The only thing that’s implicitly loaded in an Observable notebook is the Observable standard library.
In addition, when using require, any dependencies of the module you require are also loaded. For example, if you look at the d3-graphviz bundle, you’ll see that it depends on a few other modules (viz.js/viz, d3-selection, d3-dispatch, d3-transition, etc.):
https://unpkg.com/d3-graphviz@2.1.0/build/d3-graphviz.js
These modules are loaded because they are dependencies of d3-graphviz, but they are not exposed on the object resolved by require because they are considered internal dependencies to d3-graphviz.
If you want access to these dependent modules, you need to require them separately. Note, however, that this won’t cause the scripts to be downloaded twice—require is smart enough to detect that it has already loaded a module and return the existing copy.
For example, you might say:
d3 = require("d3-graphviz", "d3-selection", "d3-dispatch", …)
Viz = require("viz.js/viz")
(Note that I’m using the “splat” capabilities of Observable’s require that allows combining of multiple modules into a single shared namespace object. This is nice for D3 modules since they are designed for this pattern.)
There are two unfortunate limitations here:
First, you can’t mix and match D3’s default bundle (d3) with individual D3 modules (such as d3-selection). Since d3-graphviz (correctly) depends on the D3 modules, your notebook must also load the D3 modules separately. We could fix that in D3 by providing an AMD-only bundle that depends on the D3 modules (as we already do for CommonJS). But for now you have to list the D3 modules by hand.
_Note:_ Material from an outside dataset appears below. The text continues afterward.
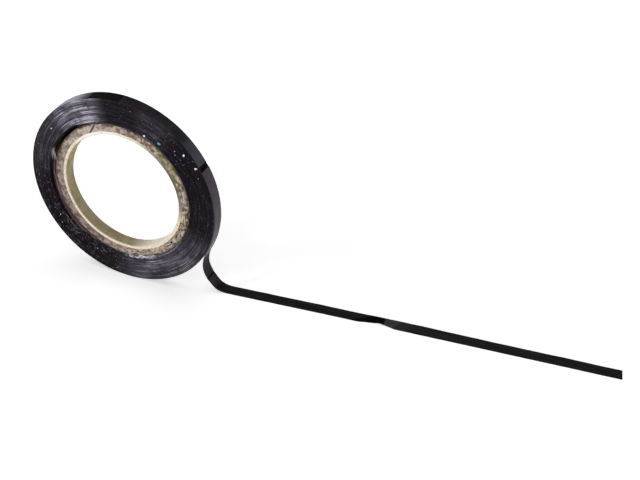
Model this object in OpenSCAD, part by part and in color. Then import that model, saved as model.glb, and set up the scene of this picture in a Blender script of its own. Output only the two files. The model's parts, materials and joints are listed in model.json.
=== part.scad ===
// Roll of copper foil tape for stained glass work, with its free end drawn off and lying flat.
//
// Millimetres, +Z up. The origin is the middle of the core's bore, the bore runs along Y, the roll
// stands on its rim on the plane z = -roll_d / 2, and the free tape runs away from it along +X.
// Angles are measured in the XZ plane from +X towards +Z.

/* [Roll] */
// Outer diameter of the full roll
roll_d = 124; // [110:1:140]
// Width of the tape
tape_w = 7.9; // [4.8:0.1:9.6]
// How far a turn may stand to either side of its neighbours
stagger = 0.1; // [0.02:0.01:0.2]
// Number of bands of turns that stand together on the side faces
band_count = 14; // [6:1:24]
// Radial thickness of the last turn
last_turn_t = 0.2; // [0.15:0.05:0.4]

/* [Core] */
// Diameter of the bore, which fits a dispenser hub
bore_d = 76.2; // [72:0.1:78]
// Wall thickness of the whole paperboard core
core_wall = 7.5; // [6:0.1:9]
// Thickness of the pale facing paper in the bore
inner_ply_t = 2.2; // [1.8:0.1:2.8]
// Thickness of the facing paper under the tape
outer_ply_t = 0.6; // [0.3:0.1:1]
// Bevel worn on each edge of the bore
lip = 1.6; // [0.8:0.1:1.7]

/* [Loose first turns] */
// How far the pack has slumped off the core on the slack side
slump = 4.3; // [2:0.1:5]
// Thickness of the loose first turns together, where they arch
loose_t = 1; // [0.4:0.1:1.6]
// How much thicker they are below the arch, where they spread out
loose_fan = 1.5; // [0:0.1:2]
// Gap between the loose turns and the pack
slit = 0.15; // [0.1:0.05:0.3]

/* [Free tape] */
// Thickness of the foil with its adhesive
foil_t = 0.1; // [0.06:0.01:0.15]
// Thickness of the release liner
liner_t = 0.1; // [0.06:0.01:0.15]
// Angle on the rim at which the last turn becomes the free tape
lay_start = 27; // [15:1:40]
// Angle on the rim at which the free tape leaves the roll
lay_end = -26; // [-26:1:-22]
// Length of foil at the cut end that peels off its liner
peel_l = 30; // [15:1:50]

/* [Hidden] */
$fn = 180;
roll_r = roll_d / 2;
bore_r = bore_d / 2;
core_r = bore_r + core_wall;
core_w = tape_w + 2 * stagger;
board_r = core_r - outer_ply_t;
ply_r = bore_r + inner_ply_t;
pack_r = roll_r - last_turn_t;
floor_z = -roll_r;

// The crease pressed across the last turn, beside the place where the free tape begins
crease_a = 28.5;
crease_d = 0.12;

// Where the pack stands off the core: it rises over two spans and returns over a third
slump_rise = [108, 135];
slump_step = [142, 160];
slump_fall = [205, 262];
// Share of the slump that is reached over the first span
slump_first = 0.66;
// The loose turns go up to the pack over the first span and drop back to the core over the second
cross_rise = [110, 122];
cross_fall = [159, 168];
// The loose turns are drawn where they have room
loose_from = 116;
loose_to = 251;
arc_step = 3;
// Keeps the chords of their inner outline outside the round core
chord_gap = 0.03;

// Free tape: gap to the rim it still lies on, and the spacing of its rings there
lay_gap = 0.15;
lay_steps = 14;
rings_per_span = 2;
// Gap between the stiff stretches of the free tape where it folds
fold_gap = 0.3;
peel_gap = 0.02;
// Route of the seam between foil and liner, from just after the rim to the foot of the bend
bend_route = [
    [54.5, -0.4, -30.5], [53.3, -0.2, -34.5], [52.6, 0.4, -38.5], [52.4, 1.4, -42.5],
    [52.6, 2.7, -46.5], [53.2, 4.2, -50.5], [54.2, 5.6, -54], [55.4, 6.7, -57],
    [57.2, 7.6, -59.4], [59.8, 8.4, -61], [62.8, 9, -61.75], [66, 9.4, -61.9]
];
// The same route along the table, to the cut end
run_route = [
    [66, 9.4, -61.9], [78, 10.7, -61.9], [100, 13, -61.9], [127, 15.8, -61.9], [147, 17.7, -61.9],
    [167, 19.6, -61.9], [187, 21.4, -61.9], [207, 23.3, -61.9], [240, 26.3, -61.9],
    [272, 29.3, -61.9], [287, 30.6, -61.9], [302, 32, -61.9]
];

// ---- helpers -------------------------------------------------------------------------------

// 0 before the span, 1 after it, and a half cosine between
function ease(a, span) =
    a <= span[0] ? 0 :
    a >= span[1] ? 1 :
    (1 - cos(180 * (a - span[0]) / (span[1] - span[0]))) / 2;
function polar(r, a) = [r * cos(a), r * sin(a)];

// Radial stand-off of the pack from the core, then the thickness and stand-off of the loose turns
function pack_lift(a) =
    slump * (slump_first * ease(a, slump_rise) + (1 - slump_first) * ease(a, slump_step) - ease(a, slump_fall));
function loose_h(a) = min(loose_t + loose_fan * ease(a, cross_fall), pack_lift(a) - slit);
function loose_lift(a) =
    chord_gap + (pack_lift(a) - slit - loose_h(a)) * (ease(a, cross_rise) - ease(a, cross_fall));

// A ring of rectangular section about the Y axis
module ring(r_in, r_out, w) {
    rotate([90, 0, 0])
        difference() {
            cylinder(r = r_out, h = w, center = true);
            cylinder(r = r_in, h = w + 2, center = true);
        }
}

// A flat outline in the XZ plane, given its thickness along Y
module slab(points, w) {
    rotate([90, 0, 0])
        linear_extrude(height = w, center = true)
            polygon(points);
}

// Point on a smooth curve through p, at the fraction t of span i
function span_point(p, i, t) =
    let (
        a = p[max(i - 1, 0)],
        b = p[i],
        c = p[i + 1],
        d = p[min(i + 2, len(p) - 1)]
    )
    (2 * b + (c - a) * t + (2 * a - 5 * b + 4 * c - d) * t * t
        + (3 * b - a - 3 * c + d) * t * t * t) / 2;
function smooth(p, n) = [
    for (i = [0:len(p) - 2]) for (k = [0:n - 1]) span_point(p, i, k / n),
    p[len(p) - 1]
];
function unit(v) = v / norm(v);
function along(p, i) = unit(p[min(i + 1, len(p) - 1)] - p[max(i - 1, 0)]);
// Across the tape: as near to Y as its direction allows. Its face looks along the cross product.
function across(t) = unit([0, 1, 0] - t[1] * t);

// A strip that follows p, from the height lo to the height hi above it
module strip(p, lo, hi) {
    rings = [
        for (i = [0:len(p) - 1])
            let (t = along(p, i), s = across(t), n = cross(t, s), h = tape_w / 2)
                [p[i] - h * s + lo * n, p[i] + h * s + lo * n, p[i] + h * s + hi * n, p[i] - h * s + hi * n]
    ];
    points = [for (r = rings) each r];
    last = 4 * (len(rings) - 1);
    // Both faces are cut along the same diagonals, so that a thin strip keeps its thickness
    sides = [
        for (i = [0:len(rings) - 2]) for (k = [0:3])
            let (a = 4 * i + k, b = 4 * i + (k + 1) % 4)
                each k < 2 ?
                    [[a, a + 4, b + 4], [a, b + 4, b]] :
                    [[a, a + 4, b], [b, a + 4, b + 4]]
    ];
    polyhedron(points, concat([[0, 1, 2, 3]], sides, [[last + 3, last + 2, last + 1, last]]));
}

// The stretches of the free tape: round the rim and down the bend, along the table, and the end
lay_r = roll_r + lay_gap + liner_t;
lay_points = [
    for (i = [0:lay_steps])
        let (a = lay_start + (lay_end - lay_start) * i / lay_steps)
            [lay_r * cos(a), 0, lay_r * sin(a)]
];
bend_points = smooth(concat(lay_points, bend_route), rings_per_span);
run_points = smooth(run_route, rings_per_span);
function moved_start(p, gap) = concat([p[0] + gap * unit(p[1] - p[0])], [for (i = [1:len(p) - 1]) p[i]]);
peel_x = run_route[len(run_route) - 1][0] - peel_l;
run_all = moved_start(run_points, fold_gap);
run_foil = [for (p = run_all) if (p[0] <= peel_x + 0.01) p];
tip_foil = moved_start([for (p = run_all) if (p[0] >= peel_x - 0.01) p], fold_gap);

// ---- the core ------------------------------------------------------------------------------

// Pale facing paper of the bore, bevelled at both edges
module core_inner_ply() {
    half = core_w / 2;
    color("#efe3c6")
        rotate([90, 0, 0])
            rotate_extrude()
                polygon([
                    [bore_r, -half + lip], [bore_r + lip, -half], [ply_r, -half],
                    [ply_r, half], [bore_r + lip, half], [bore_r, half - lip]
                ]);
}

// Grey-brown board that gives the core its wall
module core_board() {
    color("#b9a68c")
        ring(ply_r, board_r, core_w);
}

// Thin facing paper that the first turn of tape is stuck to
module core_outer_ply() {
    color("#8f7a62")
        ring(board_r, core_r, core_w);
}

// ---- the wound tape ------------------------------------------------------------------------

// First turns: they lie on the core, cross over to the slumped pack, and arch above a hollow
module inner_wraps() {
    angles = [for (a = [loose_from:arc_step:loose_to]) a];
    back = [for (i = [len(angles) - 1:-1:0]) angles[i]];
    outer = [for (a = angles) polar(core_r + loose_lift(a) + loose_h(a) - chord_gap, a)];
    inner = [for (a = back) polar(core_r + loose_lift(a), a)];
    color("#4a3b3e")
        slab(concat(outer, inner), tape_w);
}

// The tight pack of turns, in bands that stand a little to one side or the other
module wound_tape() {
    band_h = (pack_r - core_r) / band_count;
    shift = [for (i = [0:band_count - 1]) stagger * sin(137.5 * i)];
    right = [
        for (i = [0:band_count - 1]) each [
            [core_r + i * band_h, tape_w / 2 + shift[i]],
            [core_r + (i + 1) * band_h, tape_w / 2 + shift[i]]
        ]
    ];
    left = [
        for (i = [band_count - 1:-1:0]) each [
            [core_r + (i + 1) * band_h, -tape_w / 2 + shift[i]],
            [core_r + i * band_h, -tape_w / 2 + shift[i]]
        ]
    ];
    slack = [for (a = [slump_rise[0]:arc_step:slump_fall[1]]) polar(core_r + pack_lift(a), a)];
    color("#2b282c")
        difference() {
            rotate([90, 0, 0])
                rotate_extrude()
                    polygon(concat(right, left));
            slab(concat([[0, 0]], slack), core_w + 2);
        }
}

// The last turn, with a crease pressed across it
module outer_wrap() {
    color("#3a383c")
        difference() {
            ring(pack_r, roll_r, tape_w);
            rotate([0, -crease_a, 0])
                translate([roll_r, 0, 0])
                    rotate([0, 45, 0])
                        cube([crease_d * sqrt(2), core_w + 2, crease_d * sqrt(2)], center = true);
        }
}

// ---- the free tape -------------------------------------------------------------------------

module liner_bend() {
    color("#5a5148")
        strip(bend_points, -liner_t, 0);
}

module foil_bend() {
    color("#2a282b")
        strip(bend_points, 0, foil_t);
}

module liner_run() {
    color("#5a5148")
        strip(run_all, -liner_t, 0);
}

module foil_run() {
    color("#2a282b")
        strip(run_foil, 0, foil_t);
}

// The end of the foil, which peels up off the liner
module foil_tip() {
    color("#2a282b")
        strip(tip_foil, peel_gap, foil_t);
}

core_inner_ply();
core_board();
core_outer_ply();
inner_wraps();
wound_tape();
outer_wrap();
liner_bend();
foil_bend();
liner_run();
foil_run();
foil_tip();
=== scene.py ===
"""Looks of a roll of copper foil tape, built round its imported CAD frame.

Metres, in the frame of the CAD: the origin is the middle of the core's bore, the bore runs along Y,
the roll stands on its rim, and the free tape runs away from it along +X. Angles round the roll are in
degrees in the XZ plane, from +X towards +Z. The front is the side that looks along -Y.
"""
import json
import math

import bpy
import numpy as np
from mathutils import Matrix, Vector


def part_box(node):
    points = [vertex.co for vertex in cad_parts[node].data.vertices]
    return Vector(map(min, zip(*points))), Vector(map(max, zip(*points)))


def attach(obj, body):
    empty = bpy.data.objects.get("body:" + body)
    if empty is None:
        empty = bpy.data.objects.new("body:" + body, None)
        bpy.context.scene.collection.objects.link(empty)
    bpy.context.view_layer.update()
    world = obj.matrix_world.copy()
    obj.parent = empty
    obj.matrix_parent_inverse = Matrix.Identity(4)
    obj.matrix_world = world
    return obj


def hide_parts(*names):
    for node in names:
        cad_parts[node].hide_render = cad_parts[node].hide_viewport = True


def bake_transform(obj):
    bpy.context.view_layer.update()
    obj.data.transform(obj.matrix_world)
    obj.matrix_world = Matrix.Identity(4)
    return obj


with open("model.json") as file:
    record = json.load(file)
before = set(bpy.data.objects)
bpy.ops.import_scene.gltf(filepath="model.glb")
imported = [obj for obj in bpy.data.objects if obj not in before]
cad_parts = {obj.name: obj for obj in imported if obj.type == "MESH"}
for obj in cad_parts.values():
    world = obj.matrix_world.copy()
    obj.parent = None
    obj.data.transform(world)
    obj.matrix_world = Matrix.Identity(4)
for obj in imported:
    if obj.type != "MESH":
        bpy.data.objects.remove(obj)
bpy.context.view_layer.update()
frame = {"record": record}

MM = 0.001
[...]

Second, Observable’s require doesn’t currently handle dependency version resolution. Meaning, when you require a module, it will always require the latest version of any dependencies, regardless of what’s declared in the dependencies block of the module’s package.json. You can specify versions at the top level, such as require("d3-selection@1")
, but if you do this, it will no longer be considered the same module as the require("d3-selection")
dependency of d3-graphviz, so then you’ll have two copies of d3-selection.
These limitations can be avoided by using ES dynamic import instead of require, since unpkg dynamically rewrites static imports to resolve dependency versions. However, the D3 default bundle also isn’t optimized for ES imports at the moment—it’ll trigger about 500+ requests for unminified code, making it much slower than require.
Our hope is that in the long term these challenges will evaporate with widespread adoption of ES modules and support for ES import. But we’re still a ways from that, so it may be needed for us to ship some interim improvements to require.